Comments on: "The Darker Side of Mother Nature" (2)

  1. It’s funny (well, funny is not the right word, but I can’t think of a better one)– this semester I took a class about natural disturbances and disasters in order to fulfill a science requirement for my undergraduate degree. On the first day of class the professor said “This will be one of the most important classes you will ever take here.” I laughed in my head, thinking that professors always try to make their classes sound relevant so we don’t drop them and so they can legitimize their careers. But since the semester started in January there have been extreme floods in Brisbane, a major tsunami and earthquake in Japan, and now this tornado outbreak in the south. And although we learned about the impacts of all of these disturbances, you still don’t REALLY register the losses that accompany them until you see pictures and testimonies in the New York Times or on the news. My heart goes out everyone affected.

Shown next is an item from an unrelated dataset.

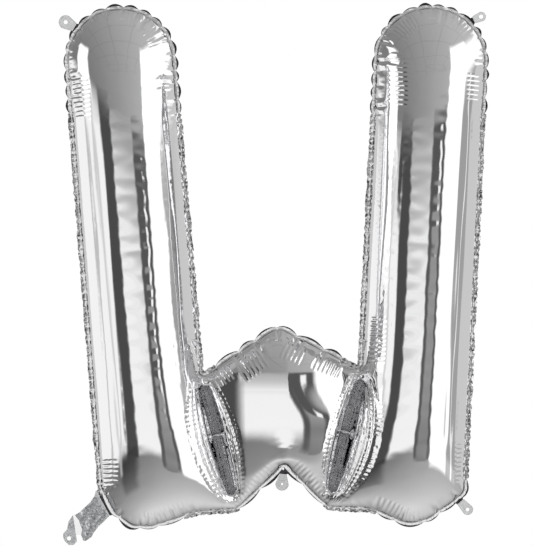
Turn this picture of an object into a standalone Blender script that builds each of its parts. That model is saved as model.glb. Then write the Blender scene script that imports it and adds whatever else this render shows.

    • Wowsas! That is kind of ironic that the year you decided to take a course in natural disasters is the year that so many of them have occured here and around the world. The magnity of these natural disasters is so very surreal to me. Just like you said, it is easy to think we know how these people affected feel and know what they are going through, but when you see the pictures, hear the testimonies, and until you actually live through an experience like this, you can’t compare. We have come so far in science to where we can predict fairly close, the locations and timings to when these storms will take place which has saved many, many lives. However, there are no quarantees when it comes to Mother Nature and her power. It truely is a phenomena.